## [THE PROBLEM]
Reproduce all of the material exactly as shown.

## [DATA LINES]
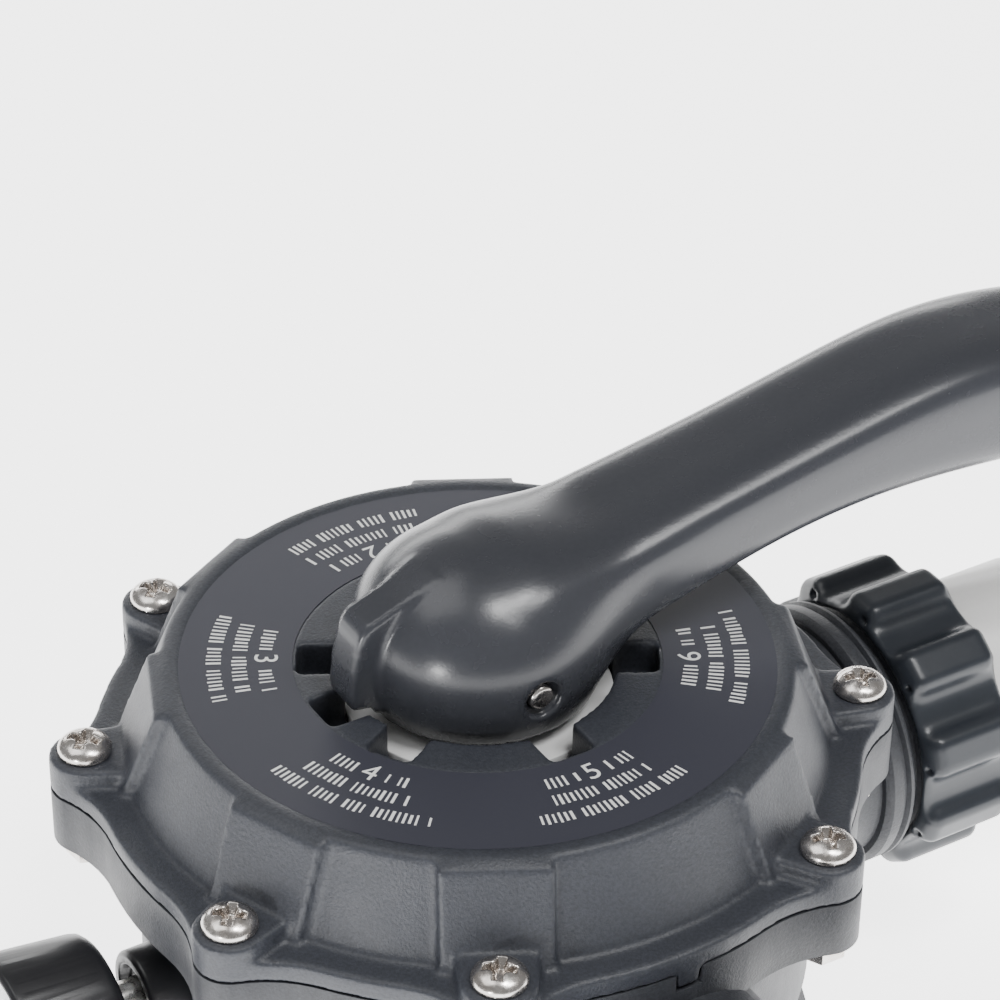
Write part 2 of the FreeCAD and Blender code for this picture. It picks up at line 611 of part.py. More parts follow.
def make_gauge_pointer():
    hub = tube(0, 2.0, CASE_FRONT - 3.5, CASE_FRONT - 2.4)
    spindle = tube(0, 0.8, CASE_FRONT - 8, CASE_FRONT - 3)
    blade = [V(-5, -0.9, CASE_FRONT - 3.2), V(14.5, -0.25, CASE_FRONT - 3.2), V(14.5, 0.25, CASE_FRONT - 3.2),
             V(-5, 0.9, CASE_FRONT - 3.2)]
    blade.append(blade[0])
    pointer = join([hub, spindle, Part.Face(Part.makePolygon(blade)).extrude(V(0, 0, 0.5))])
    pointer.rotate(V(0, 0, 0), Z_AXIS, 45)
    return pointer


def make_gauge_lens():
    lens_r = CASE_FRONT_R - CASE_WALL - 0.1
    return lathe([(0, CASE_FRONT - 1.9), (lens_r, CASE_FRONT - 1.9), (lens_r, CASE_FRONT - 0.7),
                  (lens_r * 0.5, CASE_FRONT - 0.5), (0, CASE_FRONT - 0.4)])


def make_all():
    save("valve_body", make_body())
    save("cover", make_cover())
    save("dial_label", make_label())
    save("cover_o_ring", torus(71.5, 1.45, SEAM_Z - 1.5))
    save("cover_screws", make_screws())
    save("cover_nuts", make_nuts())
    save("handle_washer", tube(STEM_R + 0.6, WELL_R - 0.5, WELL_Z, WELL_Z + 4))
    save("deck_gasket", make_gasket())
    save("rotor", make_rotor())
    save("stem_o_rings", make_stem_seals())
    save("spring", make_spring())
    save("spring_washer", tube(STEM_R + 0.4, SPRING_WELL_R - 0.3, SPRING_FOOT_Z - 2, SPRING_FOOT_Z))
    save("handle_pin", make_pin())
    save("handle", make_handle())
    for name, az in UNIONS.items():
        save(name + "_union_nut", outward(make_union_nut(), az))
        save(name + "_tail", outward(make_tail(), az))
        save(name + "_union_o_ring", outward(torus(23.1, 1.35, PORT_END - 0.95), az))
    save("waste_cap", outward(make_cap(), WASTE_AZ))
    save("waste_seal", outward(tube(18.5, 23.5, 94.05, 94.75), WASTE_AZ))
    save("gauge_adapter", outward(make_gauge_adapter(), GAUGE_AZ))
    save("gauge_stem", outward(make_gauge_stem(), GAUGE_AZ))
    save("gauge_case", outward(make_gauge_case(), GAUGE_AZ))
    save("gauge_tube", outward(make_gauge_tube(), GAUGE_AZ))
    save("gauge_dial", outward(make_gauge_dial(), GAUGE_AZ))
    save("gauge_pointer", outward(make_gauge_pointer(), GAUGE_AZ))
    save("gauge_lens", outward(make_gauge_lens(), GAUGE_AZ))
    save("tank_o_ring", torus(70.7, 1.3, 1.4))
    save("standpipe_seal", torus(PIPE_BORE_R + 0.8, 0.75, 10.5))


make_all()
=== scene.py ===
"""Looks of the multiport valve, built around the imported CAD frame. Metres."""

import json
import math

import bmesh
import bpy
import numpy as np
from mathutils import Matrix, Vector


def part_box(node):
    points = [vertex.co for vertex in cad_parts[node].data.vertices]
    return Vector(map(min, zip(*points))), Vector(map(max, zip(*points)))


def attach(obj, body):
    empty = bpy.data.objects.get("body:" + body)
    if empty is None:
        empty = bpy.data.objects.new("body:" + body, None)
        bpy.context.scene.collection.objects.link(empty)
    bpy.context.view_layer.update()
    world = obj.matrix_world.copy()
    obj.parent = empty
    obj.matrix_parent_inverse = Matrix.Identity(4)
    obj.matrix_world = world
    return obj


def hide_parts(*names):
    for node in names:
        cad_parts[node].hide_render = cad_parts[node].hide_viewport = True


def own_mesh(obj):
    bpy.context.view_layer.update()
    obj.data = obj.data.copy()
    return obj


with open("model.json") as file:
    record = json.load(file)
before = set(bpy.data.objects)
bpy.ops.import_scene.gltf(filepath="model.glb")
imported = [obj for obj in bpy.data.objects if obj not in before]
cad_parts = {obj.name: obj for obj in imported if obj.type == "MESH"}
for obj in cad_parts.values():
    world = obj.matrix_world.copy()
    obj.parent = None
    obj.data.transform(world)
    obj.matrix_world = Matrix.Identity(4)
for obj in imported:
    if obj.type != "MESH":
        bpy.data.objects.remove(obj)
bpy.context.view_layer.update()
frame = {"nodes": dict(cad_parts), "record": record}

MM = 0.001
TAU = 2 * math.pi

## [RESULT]
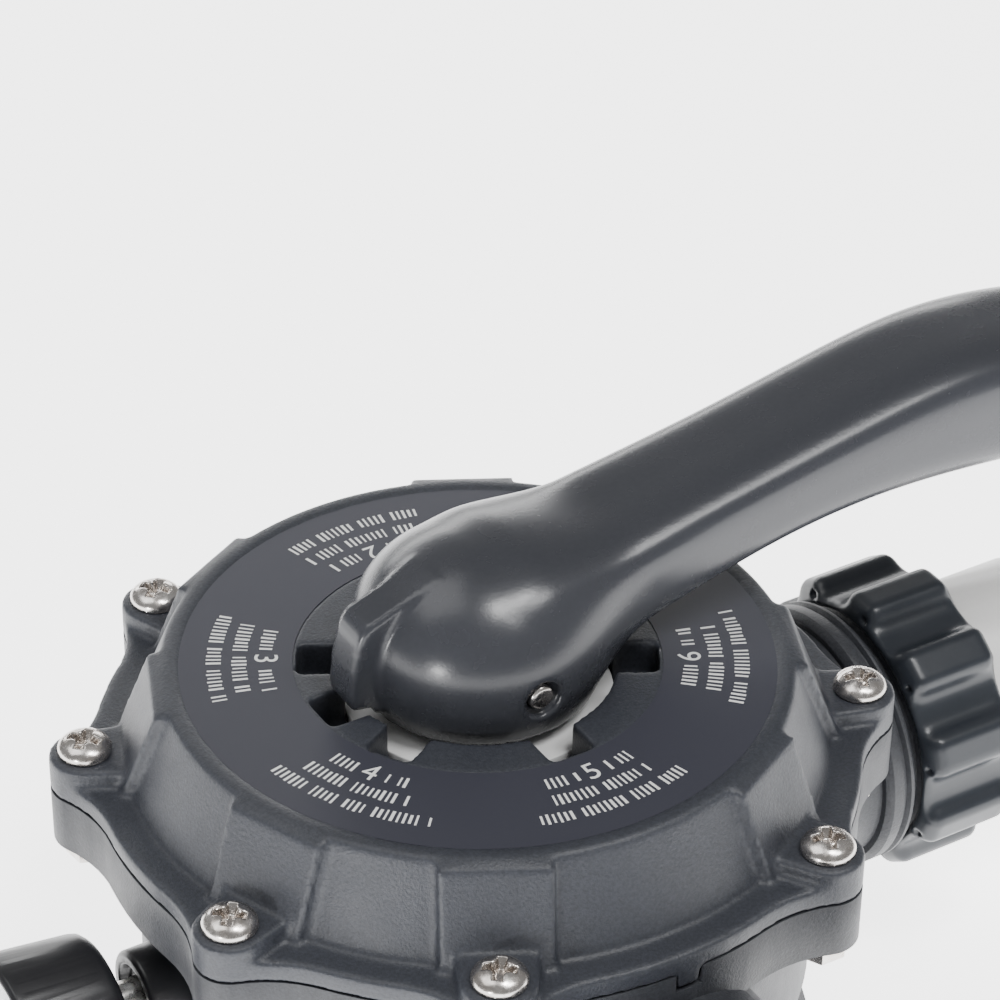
Write part 2 of the FreeCAD and Blender code for this picture. It picks up at line 611 of part.py. More parts follow.
def make_gauge_pointer():
    hub = tube(0, 2.0, CASE_FRONT - 3.5, CASE_FRONT - 2.4)
    spindle = tube(0, 0.8, CASE_FRONT - 8, CASE_FRONT - 3)
    blade = [V(-5, -0.9, CASE_FRONT - 3.2), V(14.5, -0.25, CASE_FRONT - 3.2), V(14.5, 0.25, CASE_FRONT - 3.2),
             V(-5, 0.9, CASE_FRONT - 3.2)]
    blade.append(blade[0])
    pointer = join([hub, spindle, Part.Face(Part.makePolygon(blade)).extrude(V(0, 0, 0.5))])
    pointer.rotate(V(0, 0, 0), Z_AXIS, 45)
    return pointer


def make_gauge_lens():
    lens_r = CASE_FRONT_R - CASE_WALL - 0.1
    return lathe([(0, CASE_FRONT - 1.9), (lens_r, CASE_FRONT - 1.9), (lens_r, CASE_FRONT - 0.7),
                  (lens_r * 0.5, CASE_FRONT - 0.5), (0, CASE_FRONT - 0.4)])


def make_all():
    save("valve_body", make_body())
    save("cover", make_cover())
    save("dial_label", make_label())
    save("cover_o_ring", torus(71.5, 1.45, SEAM_Z - 1.5))
    save("cover_screws", make_screws())
    save("cover_nuts", make_nuts())
    save("handle_washer", tube(STEM_R + 0.6, WELL_R - 0.5, WELL_Z, WELL_Z + 4))
    save("deck_gasket", make_gasket())
    save("rotor", make_rotor())
    save("stem_o_rings", make_stem_seals())
    save("spring", make_spring())
    save("spring_washer", tube(STEM_R + 0.4, SPRING_WELL_R - 0.3, SPRING_FOOT_Z - 2, SPRING_FOOT_Z))
    save("handle_pin", make_pin())
    save("handle", make_handle())
    for name, az in UNIONS.items():
        save(name + "_union_nut", outward(make_union_nut(), az))
        save(name + "_tail", outward(make_tail(), az))
        save(name + "_union_o_ring", outward(torus(23.1, 1.35, PORT_END - 0.95), az))
    save("waste_cap", outward(make_cap(), WASTE_AZ))
    save("waste_seal", outward(tube(18.5, 23.5, 94.05, 94.75), WASTE_AZ))
    save("gauge_adapter", outward(make_gauge_adapter(), GAUGE_AZ))
    save("gauge_stem", outward(make_gauge_stem(), GAUGE_AZ))
    save("gauge_case", outward(make_gauge_case(), GAUGE_AZ))
    save("gauge_tube", outward(make_gauge_tube(), GAUGE_AZ))
    save("gauge_dial", outward(make_gauge_dial(), GAUGE_AZ))
    save("gauge_pointer", outward(make_gauge_pointer(), GAUGE_AZ))
    save("gauge_lens", outward(make_gauge_lens(), GAUGE_AZ))
    save("tank_o_ring", torus(70.7, 1.3, 1.4))
    save("standpipe_seal", torus(PIPE_BORE_R + 0.8, 0.75, 10.5))


make_all()
=== scene.py ===
"""Looks of the multiport valve, built around the imported CAD frame. Metres."""

import json
import math

import bmesh
import bpy
import numpy as np
from mathutils import Matrix, Vector


def part_box(node):
    points = [vertex.co for vertex in cad_parts[node].data.vertices]
    return Vector(map(min, zip(*points))), Vector(map(max, zip(*points)))


def attach(obj, body):
    empty = bpy.data.objects.get("body:" + body)
    if empty is None:
        empty = bpy.data.objects.new("body:" + body, None)
        bpy.context.scene.collection.objects.link(empty)
    bpy.context.view_layer.update()
    world = obj.matrix_world.copy()
    obj.parent = empty
    obj.matrix_parent_inverse = Matrix.Identity(4)
    obj.matrix_world = world
    return obj


def hide_parts(*names):
    for node in names:
        cad_parts[node].hide_render = cad_parts[node].hide_viewport = True


def own_mesh(obj):
    bpy.context.view_layer.update()
    obj.data = obj.data.copy()
    return obj


with open("model.json") as file:
    record = json.load(file)
before = set(bpy.data.objects)
bpy.ops.import_scene.gltf(filepath="model.glb")
imported = [obj for obj in bpy.data.objects if obj not in before]
cad_parts = {obj.name: obj for obj in imported if obj.type == "MESH"}
for obj in cad_parts.values():
    world = obj.matrix_world.copy()
    obj.parent = None
    obj.data.transform(world)
    obj.matrix_world = Matrix.Identity(4)
for obj in imported:
    if obj.type != "MESH":
        bpy.data.objects.remove(obj)
bpy.context.view_layer.update()
frame = {"nodes": dict(cad_parts), "record": record}

MM = 0.001
TAU = 2 * math.pi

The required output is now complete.